澪はショウガ汁を作り、そこに、麻疹よけになると信じられていた黒豆を足して、おりょうに一口でも飲ませようとする。
意識混濁状態のおりょうだったが、ここで幼い太一を残して死ぬわけにはいかないという思いが口を開かせ、澪の料理を飲み込む。
こうして、おりょうが救われた、という話。お医者さんの源斉がいちばん活躍すべき見せ場を、小松原にまんまと持っていかれた。
前にも紹介したが、平岡祐太くんって、『ぼくは妹に恋してる』で小松彩夏に睨みつけられ、『LADY 〜最後の犯罪プロファイル〜』で北川景子に叱り飛ばされ、セーラー戦士に蹂躙されやすいタイプではないかと思う。
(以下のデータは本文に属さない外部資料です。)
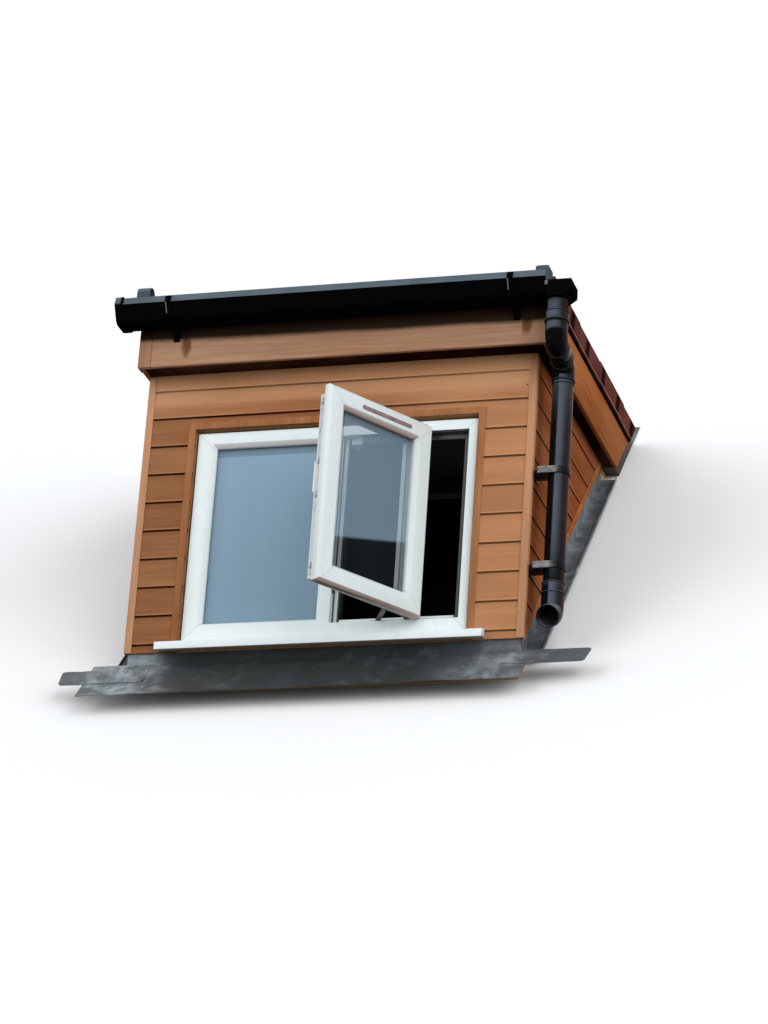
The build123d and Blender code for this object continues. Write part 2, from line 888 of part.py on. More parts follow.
brackets = []
for place in bracket_places:
    span = (place - bracket_width / 2, place + bracket_width / 2)
    foot_low = gutter_bottom - bracket_foot
    gusset = side_shape(
        [
            (fascia_front, gutter_bottom + gutter_heel),
            (fascia_front, foot_low),
            (fascia_front - gutter_gap, foot_low),
            (fascia_front - bracket_foot, gutter_bottom - gutter_gap / 2),
            (fascia_front - bracket_foot, gutter_bottom + gutter_gap),
        ],
        span,
    )
    above = block(
        span,
        (gutter_front - gutter_gap, gutter_back + gutter_gap),
        (gutter_top - bracket_below_lip, gutter_top + gutter_gap),
    )
    with BuildPart() as bracket:
        add(gutter_length(span, gutter_gap).part)
        add(gusset.part)
        add(gutter_length(span, fit_gap).part, mode=Mode.SUBTRACT)
        add(above.part, mode=Mode.SUBTRACT)
    brackets.append(bracket)
keep(joined(*brackets), "gutter_brackets")

slope_run, slope_rise = outlet_slope
slope_start = outlet_right - slope_run
slope_end = outlet_bottom + slope_rise
hopper = front_shape(
    [
        (gutter_right, outlet_bottom),
        (slope_start, outlet_bottom),
        (outlet_right, slope_end),
        (outlet_right, outlet_top),
        (gutter_right, outlet_top),
    ],
    (outlet_front, outlet_back),
)
hopper_inside = front_shape(
    [
        (gutter_right, outlet_bottom + outlet_wall),
        (slope_start, outlet_bottom + outlet_wall),
        (outlet_right - outlet_wall, slope_end + outlet_wall / 2),
        (outlet_right - outlet_wall, outlet_top),
        (gutter_right, outlet_top),
    ],
    (outlet_front + outlet_wall, outlet_back - outlet_wall),
)
under_gutter = block(
    (outlet_x - pipe_radius, gutter_right),
    (outlet_front, outlet_back),
    (outlet_bottom + outlet_wall, slope_end),
)
with BuildPart() as gutter_outlet:
    add(hopper.part)
    with BuildSketch(Plane.XY.offset(spigot_low)):
        with Locations((outlet_x, outlet_y)):
            Circle(pipe_radius)
    extrude(amount=slope_end - spigot_low)
    add(hopper_inside.part, mode=Mode.SUBTRACT)
    add(under_gutter.part, mode=Mode.SUBTRACT)
    with BuildSketch(Plane.XY.offset(spigot_low)):
        with Locations((outlet_x, outlet_y)):
            Circle(pipe_radius - pipe_wall)
    extrude(amount=outlet_top - spigot_low, mode=Mode.SUBTRACT)
keep(gutter_outlet, "gutter_outlet")

# Swan neck: an upper bend under the outlet and a lower bend into the pipe
socket_top = spigot_low + neck_lap
socket_out = socket_across / 2
upper_run = [(outlet_x, outlet_y, spigot_low), upper_elbow, neck_middle]
upper_socket = collar(
    (outlet_x, outlet_y),
    [
        (pipe_radius + fit_gap, spigot_low),
        (socket_out, spigot_low),
        (socket_out, socket_top),
        (pipe_radius + fit_gap, socket_top),
    ],
)
keep(joined(pipe_run(upper_run, bend_radius, bend_radius_out, bend_wall), upper_socket), "upper_bend")
pipe_top = lower_elbow[2] - neck_drop
lower_run = [neck_middle, lower_elbow, (pipe_x, pipe_y, pipe_top)]
keep(pipe_run(lower_run, bend_radius, bend_radius_out, bend_wall), "lower_bend")

pipe_foot = foot + pipe_foot_height
pipe_bore = pipe_radius - pipe_wall
downpipe = collar(
    (pipe_x, pipe_y),
    [
        (pipe_bore, pipe_foot),
        (pipe_radius, pipe_foot),
        (pipe_radius, pipe_top + socket_lap),
        (pipe_bore, pipe_top + socket_lap),
    ],
)
keep(downpipe, "downpipe")

clips = []
plate_wide, plate_high, plate_deep = clip_plate
clip_out = pipe_radius + clip_ring
arm_y = (trim_back + clip_gap, trim_back + clip_gap + clip_arm)
ear_y = (pipe_y - clip_out - clip_face, arm_y[1])
ear_x = (clad_side + clip_ear, pipe_x)
for height in clip_heights:
    low = foot + height - clip_tall / 2
    z_span = (low, low + clip_tall)
    middle_z = foot + height
    with BuildPart() as clip:
        with BuildSketch(Plane.XY.offset(z_span[0])):
            with Locations((pipe_x, pipe_y)):
                Circle(clip_out)
        extrude(amount=clip_tall)
        add(block((clad_side, ear_x[1]), arm_y, z_span).part)
        add(block(ear_x, ear_y, z_span).part)
        add(block((pipe_x, pipe_x + clip_lug), (ear_y[0], pipe_y), z_span).part)
        add(
            block(
                (clad_side, clad_side + plate_deep),
                (arm_y[0], arm_y[0] + plate_wide),
                (middle_z - plate_high / 2, middle_z + plate_high / 2),
            ).part
        )
        with BuildSketch(Plane.XY.offset(z_span[0])):
            with Locations((pipe_x, pipe_y)):
                Circle(pipe_radius + fit_gap)
        extrude(amount=clip_tall, mode=Mode.SUBTRACT)
    clips.append(clip)
keep(joined(*clips), "pipe_clips")

fall = radians(shoe_fall)
shoe_elbow = (pipe_x, pipe_y, pipe_foot - shoe_drop)
shoe_mouth = (pipe_x, pipe_y - shoe_reach, shoe_elbow[2] - shoe_reach * tan(fall))
shoe_run = [(pipe_x, pipe_y, pipe_foot), shoe_elbow, shoe_mouth]
shoe_out = pipe_radius + shoe_skin
shoe_ring = collar(
    (pipe_x, pipe_y),
    [
        (pipe_radius + fit_gap, pipe_foot),
        (shoe_out, pipe_foot),
        (shoe_out, pipe_foot + shoe_socket),
        (pipe_radius + fit_gap, pipe_foot + shoe_socket),
    ],
)
keep(joined(pipe_run(shoe_run, shoe_radius, shoe_out, shoe_wall), shoe_ring), "pipe_shoe")

# Lead apron under the window, its tails, and the channels beside the cheeks
upstand = wall_front - lead_thick
skirt_top = wall_front / cos(pitch)
skirt_left = (face - apron_reach_left) / cos(pitch)
skirt_right = (face - apron_reach_right) / cos(pitch)
with BuildPart() as skirt:
    with BuildSketch(tile_plane):
        with BuildLine():
            Polyline(
                (-half - apron_left_past, skirt_left),
                (half + apron_right_past, skirt_right),
                (half + apron_right_past, skirt_top),
                (-half - apron_left_past, skirt_top),
                close=True,
            )
        make_face()
    extrude(amount=lead_thick)
turned_up = side_shape(
    [
        (wall_front, slope * wall_front + tile_lift),
        (wall_front, foot - fit_gap),
        (upstand, foot - fit_gap),
        (upstand, slope * upstand + tile_lift),
    ],
    (-wall_side, wall_side),
)
keep(joined(skirt, turned_up), "lead_apron")

lap_plane = tile_plane.offset(lead_thick)
tails = ((-1, tail_left, tail_left_fall), (1, tail_right, tail_right_fall))
lead_tails = []
for hand, reach, fall_span in tails:
    near = hand * (half - reach[0])
    far = hand * (half + reach[1])
    top = (face - fall_span[0]) / cos(pitch)
    bottom = (face - fall_span[1]) / cos(pitch)
    with BuildPart() as tail:
        with BuildSketch(lap_plane):
            with BuildLine():
                Polyline(
                    (near, bottom),
                    (far, bottom),
                    (far + hand * tail_slant, top),
                    (near, top),
                    close=True,
                )
            make_face()
        extrude(amount=lead_thick)
    lead_tails.append(tail)
keep(joined(*lead_tails), "lead_tails")

channel_high = tile_rise + closure_rise - fit_gap
channel_start = (wall_front + channel_high * sin(pitch)) / cos(pitch)
channel_end = (soffit_bottom - channel_high * cos(pitch)) / sin(pitch) - lead_thick
channel_plane = Plane(
    origin=rafter_plane.from_local_coords((0, channel_start, 0)),
    x_dir=(1, 0, 0),
    z_dir=(0, -cos(pitch), -sin(pitch)),
)
channel_out = wall_side + channel_width
for side, hand in sides.items():
    points = [
        (wall_side, batten_rise),
        (channel_out, batten_rise),
        (channel_out, batten_rise + channel_welt),
        (channel_out - lead_thick, batten_rise + channel_welt),
        (channel_out - lead_thick, batten_rise + lead_thick),
        (wall_side + lead_thick, batten_rise + lead_thick),
        (wall_side + lead_thick, channel_high),
        (wall_side, channel_high),
    ]
    with BuildPart() as channel:
        with BuildSketch(channel_plane):
            with BuildLine():
                Polyline(*[(hand * x, z) for x, z in points], close=True)
            make_face()
        extrude(amount=channel_start - channel_end)
    keep(channel, f"side_channel_{side}")
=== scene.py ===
"""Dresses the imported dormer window: boards, profiles, glass, rainwater goods and lead."""
import math

import bmesh
import bpy
from bpy.props import FloatProperty, FloatVectorProperty, PointerProperty
from mathutils import Matrix, Vector, noise


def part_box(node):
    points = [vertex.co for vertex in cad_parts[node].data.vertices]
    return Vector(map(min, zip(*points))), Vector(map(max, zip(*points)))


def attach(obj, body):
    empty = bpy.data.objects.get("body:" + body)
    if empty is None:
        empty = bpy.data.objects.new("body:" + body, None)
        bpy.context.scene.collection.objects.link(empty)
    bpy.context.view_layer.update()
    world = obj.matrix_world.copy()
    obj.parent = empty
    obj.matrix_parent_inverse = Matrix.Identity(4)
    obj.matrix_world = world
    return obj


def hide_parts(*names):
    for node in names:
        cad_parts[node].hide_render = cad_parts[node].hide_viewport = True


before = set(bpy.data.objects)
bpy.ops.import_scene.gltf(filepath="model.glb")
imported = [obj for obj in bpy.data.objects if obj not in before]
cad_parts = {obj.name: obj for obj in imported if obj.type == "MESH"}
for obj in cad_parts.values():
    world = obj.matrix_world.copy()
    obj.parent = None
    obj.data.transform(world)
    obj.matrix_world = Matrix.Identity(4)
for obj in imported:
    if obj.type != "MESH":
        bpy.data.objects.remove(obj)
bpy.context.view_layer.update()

bl_info = {
    "name": "Dormer window",
    "version": (1, 0, 0),
    "blender": (4, 5, 0),
    "location": "3D View > Sidebar > Dormer",
    "description": "Dresses the packed dormer window with boards, profiles, lead and rainwater goods",
    "category": "Object",
}

SIDES = ("left", "right")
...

ということで「北川景子『みをつくし料理帖』リターンズの巻」(前・中・後編)および「続・北川景子『みをつくし料理帖』リターンズの巻」(序・破・急)を終えてまだ終わりそうにないので、次回からは「新・北川景子『みをつくし料理帖』リターンズの巻」(上)となる.
かも知れないが、もしくはお盆休み恒例の(だったと思う)「夏の台本祭」にするかも知れない。台本の場合は、名作Act.5 を取り上げてみたい。